Friday, April 10, 2009

On Home

Up until recently, I lived in a house that we used to call the Colourful House at 637 East 11th Avenue. For the first months of this house, and for the last months of this house, my sister lived with me, although she left for some three years to finish her fine arts degree in Halifax. One thing she said after only three months of living in the house was that it was the first place that seemed like a real home that she had lived since we had both lived in the Neaves Road house in Pitt Meadows. This was our childhood home of 14 years. This feeling remained, and played a factor in her returning to the house.

During my three plus years at the Colourful House, this was something I really appreciated. One of my excuses for not travelling over the past few years was that I really appreciated having the house, and I didn't want to give it up. It was cheap, it was central, and it was home.

The Neaves Road house, however, has continued to be a sacred place for me. We grew up in the farm lands, in an area where the Dutch had turned a bog into fertile dairy fields. Ten gigantic hazelnut trees were there, as well as a plum tree, two giant cedars, and a jungle of blackberry and elderberry bushes in which we would build secret hideouts.

The last time I was at the Neaves Road house was a night that I couldn't sleep. I took a drive at four in the morning with my then girlfriend to watch the sun come up in the fog in the spring and smell the smells I used to smell when I was there. We saw a coyote. That same day, I drove all the way to Kits and severed my ties with Starbucks, which might have been one of the best breakups I'd ever experienced. The Siren had a hold on me for quite a while, but things had gone more sour than Breakfast Blend.

Where I'm going with all this is that I've been evaluating what makes a house a home, and what makes not having a house unimportant. I've always been tied to material things. I'm not materialistic, per se, but I get a little sentimental when I sell a car in which I had a lot of good memories. When I move, it's always particularly heavy, and no move was worse than the one from the Neaves Road house.

I got a text from my sister yesterday which stated that our ex-neighbour had sent her an email saying that someone levelled the house (which is a little sad) and the entire yard (which is totally fucking heartbreaking). That yard, and those trees remained beautiful and sacred.

Here are the cell phone pictures my mom showed me today of the house, gone.















This is a song called West End Road by Teen Idols. I believe Phillip Hill wrote it. It always made me think of that house, and it came out shortly after I left there.

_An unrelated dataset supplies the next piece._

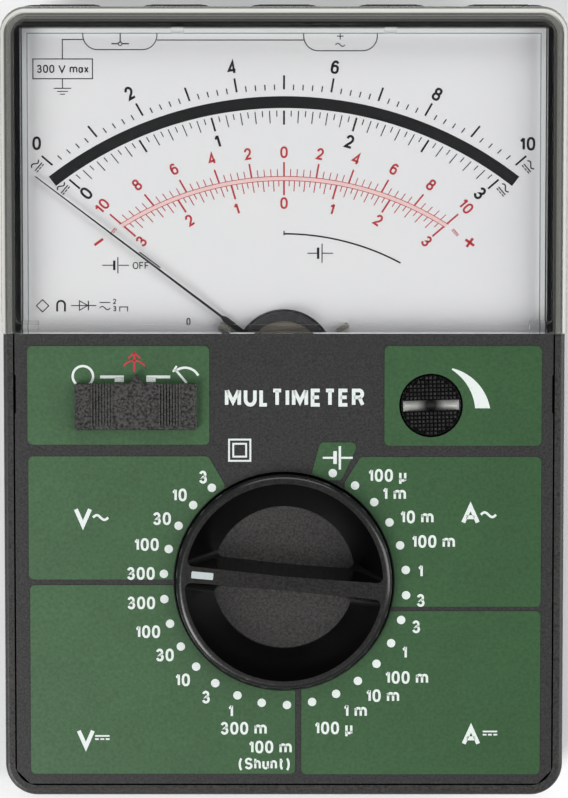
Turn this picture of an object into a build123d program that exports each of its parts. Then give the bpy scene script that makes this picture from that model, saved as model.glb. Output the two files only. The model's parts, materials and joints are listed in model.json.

Drove past the old house today
And couldn't realize
Why my new friends couldn't see
The home that I saw with my eyes

Then I remembered that I hadn't
Been there in so long
And the things I'd seen
And things I'd done
Were memories that had gone

They'd just laugh and call me
The old sentimental fool
I know they're right
So I'll try to hide the pain
Because it breaks my
Heart to hear them say

Tear down the house on West End Road
It's been condemned a year and a day
Its paint is chipped, the bricks are old
The city says it's just in the way

Tear down the house on West End Road
It once was home to all of my dreams
Back when we were so young and bold
Has it really been so long
Since we fell apart at the seams

(Seems) Like just the other day
I saw it the first time
It needed paint, it needed work
It was run-down, but was mine

You wouldn't know it if you
Went and looked at it today
But that house hold the most
Treasured part of my past, in a way


2 comments:

  1. I loved your yard too, I thought is was so cool how you guys lived in a place where playing in the yard and neighbourhood felt like you were on holiday or something. I think that is why we decided to bury Aurora's ashes there and plant a tree. Even though we didn't live there, I think we felt that your yard was sacred too. I'm sad for you guys and also sad that I didn't get a chance to see how much Aurora's tree had grown before it was erased.